Search uses term-based partitioning – also known as a global index. For example, let’s say we have a set of 5 documents with a total of 3 unique words (the set union). In this example, the term “dog” can be found in documents 1 and 2 – or in Riak’s case, keys 1 & 2. The term “and” can be found in documents 1, 2, 3,and 4, etc.

At index time, Riak Search analyzes a document and stores postings in the index. The system consults a schema (defined per-index) to determine required fields, the unique key, the default analyzer, and which analyzer should be used for each field. Custom analyzers can be created in either Java or Erlang. Field aliases (grouping multiple fields into one field) and dynamic fields (wildcard field matching) are supported.
After analyzing a document into an index, the system uses a consistent hash to partition the index entries (called postings) by term across the cluster. This is called term-based partitioning and is a key difference from other commonly used distributed indexes. Term-based partitioning was chosen because it can provide higher query throughput and does currently outperform 2i in that regard. (This can come at the expense of higher-latency queries for especially large result sets.)
Persistence
For a backing store, the Riak Search team developed merge_index. The merge_index store takes inspiration from the Lucene file format, Bitcask (our standard backing store for Riak KV), and SSTables (from Google's BigTable paper), and was designed to have a simple, easily-recoverable data structure, to allow simultaneous reads and writes with no performance degradation, and to be forgiving of write bursts while taking advantage of low-write periods to perform data compactions and optimizations.
Replication
A search index has an n_val setting that determines how many copies of the data exist. Copies are written across different partitions located on different physical nodes.
The underlying data for Riak Search lives in Riak KV and replicates in precisely the same manner.
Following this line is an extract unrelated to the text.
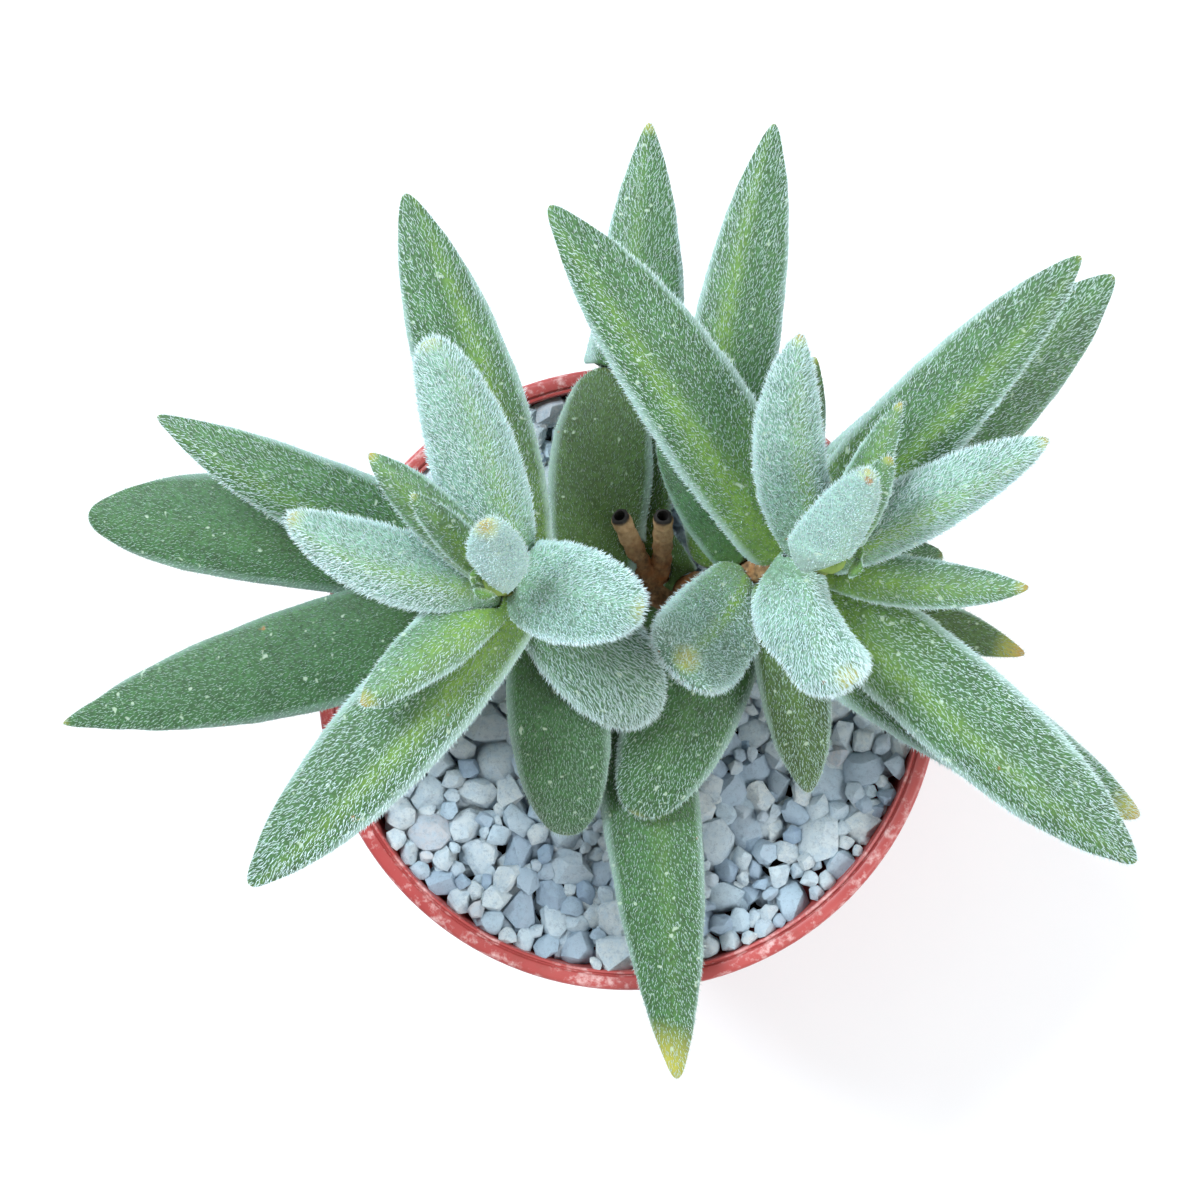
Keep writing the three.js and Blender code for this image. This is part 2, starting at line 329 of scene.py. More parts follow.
def potPlastic():
    material, tree, shader = newMaterial("redPotPlastic", 0.42)
    place = objectPlace(tree)
    body = ramp(tree, noiseAt(tree, place, 55, 3), (0.35, pot["plastic"]), (0.75, pot["plasticPale"]))
    flat = put(tree, "ShaderNodeMapping", {"Vector": place, "Scale": (1, 1, 2.6)}).outputs[0]
    wear = ramp(tree, noiseAt(tree, flat, 380, 6, 0.7), (0.51, 0.0), (0.66, 1.0))
    where = ramp(tree, noiseAt(tree, place, 38, 2), (0.42, 0.03), (0.62, 0.40))
    height = put(tree, "ShaderNodeSeparateXYZ", {"Vector": place}).outputs["Z"]
    atLip = ramp(tree, times(tree, height, 10), (0.77, 0.0), (0.797, 0.95))
    where = blend(tree, atLip, where, (1.0, 1.0, 1.0))
    rubbed = blend(tree, times(tree, wear, where), body, pot["scuff"])
    grime = ramp(tree, noiseAt(tree, place, 170, 5, 0.65), (0.58, 0.0), (0.76, 0.5))
    tree.links.new(blend(tree, grime, rubbed, pot["dust"]), shader.inputs["Base Color"])
    tree.links.new(ramp(tree, wear, (0.0, 0.36), (1.0, 0.6)), shader.inputs["Roughness"])
    addBump(tree, shader, noiseAt(tree, place, 900, 5, 0.7), 0.3, 0.15 * mm)
    return material


def arc(centre, radius, start, end, steps):
    # points of [radius, height] round a centre, from one angle to another in degrees
    angles = [math.radians(start + (end - start) * i / steps) for i in range(steps + 1)]
    return [(centre[0] + radius * math.cos(a), centre[1] + radius * math.sin(a)) for a in angles]


def potOutline():
    # half of the pot's section as [radius, height], from the middle of its underside up, over the lip and
    # down to the middle of its floor
    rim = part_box("pot")[1].x / mm
    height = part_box("pot")[1].z / mm
    base, wall, soft = pot["baseRadius"], pot["wall"], pot["soft"]
    inner = rim - pot["lipWidth"]
    band = inner + wall
    bandFoot = height - pot["bandHeight"]
    belowBand = bandFoot - pot["bandStep"]
    slope = (band - pot["bandStep"] - base) / bandFoot
    underLip = height - pot["lipDrop"]
    lipRound, underRound, innerRound = pot["lipRound"], pot["lipUnderRound"], pot["lipInnerRound"]
    groove = inner + pot["grooveIn"]
    grooveSide = pot["grooveWidth"] / 2
    grooveFloor = pot["grooveFloor"] / 2
    foot = base - pot["footEdge"]
    footRound = pot["footRound"]

    outline = [(0, pot["recess"]), (base - pot["recessEdge"], pot["recess"]), (foot - soft, 0.2), (foot, 0)]
    outline += arc((base - footRound, footRound), footRound, -90, 0, 4)
    outline += [(base + slope * z, z) for z in pot["wallRings"]]
    outline += [(base + slope * belowBand, belowBand)]
    outline += [(band - 0.5, bandFoot - soft), (band, bandFoot + soft)]
    outline += [(band + 0.05, underLip - 1.2), (band + 0.35, underLip - 0.4)]
    outline += arc((rim - underRound, underLip + underRound), underRound, -80, 0, 4)
    outline += arc((rim - lipRound, height - lipRound), lipRound, 0, 90, 6)
    outline += [(groove + grooveSide + 0.15, height), (groove + grooveSide, height - 0.12)]
    outline += [(groove + grooveFloor, height - pot["grooveDepth"])]
    outline += [(groove - grooveFloor, height - pot["grooveDepth"])]
    outline += [(groove - grooveSide, height - 0.32), (groove - grooveSide - 0.1, height - pot["innerBead"])]
    outline += arc((inner + innerRound, height - 2 * innerRound), innerRound, 80, 180, 4)
    outline += [(inner, bandFoot + pot["bandStep"]), (inner - 0.5, bandFoot + soft)]
    outline += [(base + slope * bandFoot - wall, bandFoot - 0.4)]
    innerRings = (*pot["innerRings"], pot["floor"] + pot["floorCorner"])
    outline += [(base + slope * z - wall, z) for z in innerRings]
    outline += [(base - wall - 1.0, pot["floor"]), (0, pot["floor"])]
    return outline


def drillHoles(piece):
    drills = []
    for i in range(pot["holes"]):
        angle = 2 * math.pi * i / pot["holes"]
        place = (pot["holeCircle"] * mm * math.cos(angle), pot["holeCircle"] * mm * math.sin(angle), 0)
        startClean()
        bpy.ops.mesh.primitive_cylinder_add(
            vertices=pot["holeSides"], radius=pot["holeRadius"] * mm,
            depth=pot["drillLength"] * mm, location=place)
        drills.append(bpy.context.object)
    startClean()
    for drill in drills:
        drill.select_set(True)
    bpy.context.view_layer.objects.active = drills[0]
    bpy.ops.object.join()
    cutAway(piece, drills[0])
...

However, the Search index, created from the underlying data, replicates differently for technical reasons.
- Riak Search uses timestamps, rather than vector clocks, to resolve version conflicts. This leads to fewer guarantees about your data (as depending on wall-clock time can cause problems if the clock is wrong) but was a necessary tradeoff for performance reasons.
- Riak Search does not use quorum values when writing (indexing) data. The data is written in a fire and forget model. Riak Search does use hinted-handoff to remain write-available when a node goes offline.
- Riak Search does not use quorum values when reading (querying) data. Only one copy of the data is read, and the partition is chosen based on what will create the most efficient query plan overall.
Operations
Operationally, Riak Search is very similar to Riak KV. An administrator can add nodes to a cluster on the fly with simple commands to increase performance or capacity. Index and query operations can be run from any node. Multiple replicas of data are stored, allowing the cluster to continue serving full results in the face of machine failure. Partitions are handed off and replicated across clusters using the same mechanisms as Riak KV.
Riak Search is a superset of Riak KV, so if you are running Riak Search, then you are automatically running a Riak KV cluster. You don't need to set up a separate Riak KV cluster to use Riak Search.
Major Components
Riak Search is comprised of:
- Riak Core - Dynamo-inspired distributed-systems framework
- Riak KV - Distributed Key/Value store inspired by Amazon's Dynamo.
- Bitcask - Default storage backend used by Riak KV.
- Riak Search - Distributed index and full-text search engine.
- Merge Index - Storage backend used by Riak Search. This is a pure Erlang storage format based roughly on ideas borrowed from other storage formats including log structured merge trees, sstables, bitcask, and the Lucene file format.
- Riak Solr - Adds a subset of Solr HTTP interface capabilities to Riak Search.